European officials privately concede that the break is unlikely to prove permanent. Security and energy concerns mean they cannot countenance a full split with Washington, and some even agree Trump's blockade may provide the necessary pressure to encourage a deal to end the war. But it will be up to Trump to unwind the crisis he helped create in the Middle East, and for the US Navy to potentially get involved in reopening the strait, at risk to American servicemembers.
What the Isolation Means for Ending the War
The diplomatic fallout has practical consequences for the conflict itself. A president attempting to negotiate an end to a war is typically strongest when backed by a coalition of allies that amplifies pressure on the adversary. Trump's isolation means that pressure on Iran must come almost entirely from American military and economic power alone, without the diplomatic, economic, and intelligence-sharing support that allied coalitions provide.
The UK-France conference on represents a parallel diplomatic track that operates independently of Washington, something that would have been unthinkable in previous conflicts where the US led and allies followed. Whether these parallel tracks eventually converge or continue to diverge will shape both the war's resolution and the post-war international order.

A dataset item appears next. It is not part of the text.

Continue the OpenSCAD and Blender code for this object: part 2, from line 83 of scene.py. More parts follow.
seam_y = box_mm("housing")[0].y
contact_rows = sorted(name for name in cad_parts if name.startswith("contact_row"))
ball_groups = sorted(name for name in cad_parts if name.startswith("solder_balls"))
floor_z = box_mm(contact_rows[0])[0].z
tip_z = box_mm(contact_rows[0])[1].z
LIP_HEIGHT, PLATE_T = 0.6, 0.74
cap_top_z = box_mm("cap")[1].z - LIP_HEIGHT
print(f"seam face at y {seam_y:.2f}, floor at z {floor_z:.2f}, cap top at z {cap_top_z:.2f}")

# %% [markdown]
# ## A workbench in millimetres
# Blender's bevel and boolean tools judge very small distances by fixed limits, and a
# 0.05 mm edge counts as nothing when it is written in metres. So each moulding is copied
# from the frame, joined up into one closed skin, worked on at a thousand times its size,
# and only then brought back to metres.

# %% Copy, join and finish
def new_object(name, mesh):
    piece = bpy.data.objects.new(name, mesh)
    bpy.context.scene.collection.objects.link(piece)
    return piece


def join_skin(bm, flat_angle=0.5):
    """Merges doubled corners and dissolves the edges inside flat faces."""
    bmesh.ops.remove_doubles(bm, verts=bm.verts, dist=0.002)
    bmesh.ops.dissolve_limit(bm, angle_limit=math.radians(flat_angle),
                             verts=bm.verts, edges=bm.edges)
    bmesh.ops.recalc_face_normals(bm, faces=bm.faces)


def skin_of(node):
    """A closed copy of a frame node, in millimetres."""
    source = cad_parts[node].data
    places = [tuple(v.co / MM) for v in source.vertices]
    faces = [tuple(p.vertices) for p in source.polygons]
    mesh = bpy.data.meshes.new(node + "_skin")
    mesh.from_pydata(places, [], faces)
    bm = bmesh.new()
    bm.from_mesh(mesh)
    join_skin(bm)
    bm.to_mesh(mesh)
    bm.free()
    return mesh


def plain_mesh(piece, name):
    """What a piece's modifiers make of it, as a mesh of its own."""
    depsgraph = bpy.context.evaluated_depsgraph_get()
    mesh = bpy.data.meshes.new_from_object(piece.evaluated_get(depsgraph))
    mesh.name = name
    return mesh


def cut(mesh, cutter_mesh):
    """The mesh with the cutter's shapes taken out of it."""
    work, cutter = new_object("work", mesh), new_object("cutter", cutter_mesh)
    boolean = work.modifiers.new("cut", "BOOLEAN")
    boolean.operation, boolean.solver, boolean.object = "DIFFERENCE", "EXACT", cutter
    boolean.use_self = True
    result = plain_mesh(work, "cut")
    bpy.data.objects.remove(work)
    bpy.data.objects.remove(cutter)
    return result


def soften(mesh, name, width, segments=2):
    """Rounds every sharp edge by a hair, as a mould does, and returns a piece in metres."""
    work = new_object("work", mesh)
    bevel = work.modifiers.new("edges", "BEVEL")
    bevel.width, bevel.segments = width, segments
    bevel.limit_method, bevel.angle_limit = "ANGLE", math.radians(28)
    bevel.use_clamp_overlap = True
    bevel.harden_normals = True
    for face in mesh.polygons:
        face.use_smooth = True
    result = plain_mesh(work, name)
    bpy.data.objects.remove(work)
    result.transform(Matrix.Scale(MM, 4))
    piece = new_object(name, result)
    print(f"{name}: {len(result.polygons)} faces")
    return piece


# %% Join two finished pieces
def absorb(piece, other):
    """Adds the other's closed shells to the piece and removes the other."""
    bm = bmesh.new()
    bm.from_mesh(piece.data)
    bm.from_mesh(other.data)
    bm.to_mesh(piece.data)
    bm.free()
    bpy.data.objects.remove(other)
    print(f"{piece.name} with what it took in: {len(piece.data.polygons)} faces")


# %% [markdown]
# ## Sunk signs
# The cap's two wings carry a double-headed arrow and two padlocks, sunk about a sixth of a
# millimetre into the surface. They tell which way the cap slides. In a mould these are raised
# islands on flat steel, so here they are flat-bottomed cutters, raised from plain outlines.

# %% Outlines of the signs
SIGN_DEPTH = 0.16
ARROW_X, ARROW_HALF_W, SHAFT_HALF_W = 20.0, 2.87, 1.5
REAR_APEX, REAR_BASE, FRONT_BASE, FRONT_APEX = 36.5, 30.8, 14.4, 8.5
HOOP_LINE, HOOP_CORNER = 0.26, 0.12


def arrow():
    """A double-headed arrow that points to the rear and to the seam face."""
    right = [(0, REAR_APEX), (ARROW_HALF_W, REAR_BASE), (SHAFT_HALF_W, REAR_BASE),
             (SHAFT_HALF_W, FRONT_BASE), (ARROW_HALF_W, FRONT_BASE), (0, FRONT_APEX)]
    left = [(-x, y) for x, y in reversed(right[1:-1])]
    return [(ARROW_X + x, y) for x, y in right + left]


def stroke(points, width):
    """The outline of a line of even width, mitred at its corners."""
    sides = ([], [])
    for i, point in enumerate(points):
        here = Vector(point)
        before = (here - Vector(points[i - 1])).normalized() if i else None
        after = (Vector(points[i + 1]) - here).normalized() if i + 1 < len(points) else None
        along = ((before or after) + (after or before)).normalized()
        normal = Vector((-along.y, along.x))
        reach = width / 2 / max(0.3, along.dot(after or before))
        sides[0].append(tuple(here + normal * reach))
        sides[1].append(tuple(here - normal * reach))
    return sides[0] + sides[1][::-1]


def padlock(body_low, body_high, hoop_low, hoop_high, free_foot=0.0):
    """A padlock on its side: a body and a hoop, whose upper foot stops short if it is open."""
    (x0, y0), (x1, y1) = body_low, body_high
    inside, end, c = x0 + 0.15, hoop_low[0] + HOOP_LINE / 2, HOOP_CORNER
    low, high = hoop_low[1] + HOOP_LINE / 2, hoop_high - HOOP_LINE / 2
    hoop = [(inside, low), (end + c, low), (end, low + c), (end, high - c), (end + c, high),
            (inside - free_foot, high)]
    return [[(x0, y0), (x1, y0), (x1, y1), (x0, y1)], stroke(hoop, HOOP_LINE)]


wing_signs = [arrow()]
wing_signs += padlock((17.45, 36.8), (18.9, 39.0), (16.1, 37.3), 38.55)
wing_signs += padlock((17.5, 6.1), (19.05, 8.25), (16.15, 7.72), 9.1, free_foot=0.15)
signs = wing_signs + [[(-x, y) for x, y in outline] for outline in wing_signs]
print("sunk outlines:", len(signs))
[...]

The coming weeks will test whether Trump's approach produces the results he claims to be pursuing (a favorable deal with Iran) or whether the diplomatic costs continue to mount without corresponding gains. The indicators to watch are straightforward: whether allies rejoin the blockade or continue to refuse, whether the Pakistan-mediated talks produce progress, and whether the Strait of Hormuz reopens. Until those questions are answered, markets, allies, and adversaries alike will be recalculating their positions in a world where American power is formidable but increasingly exercised alone.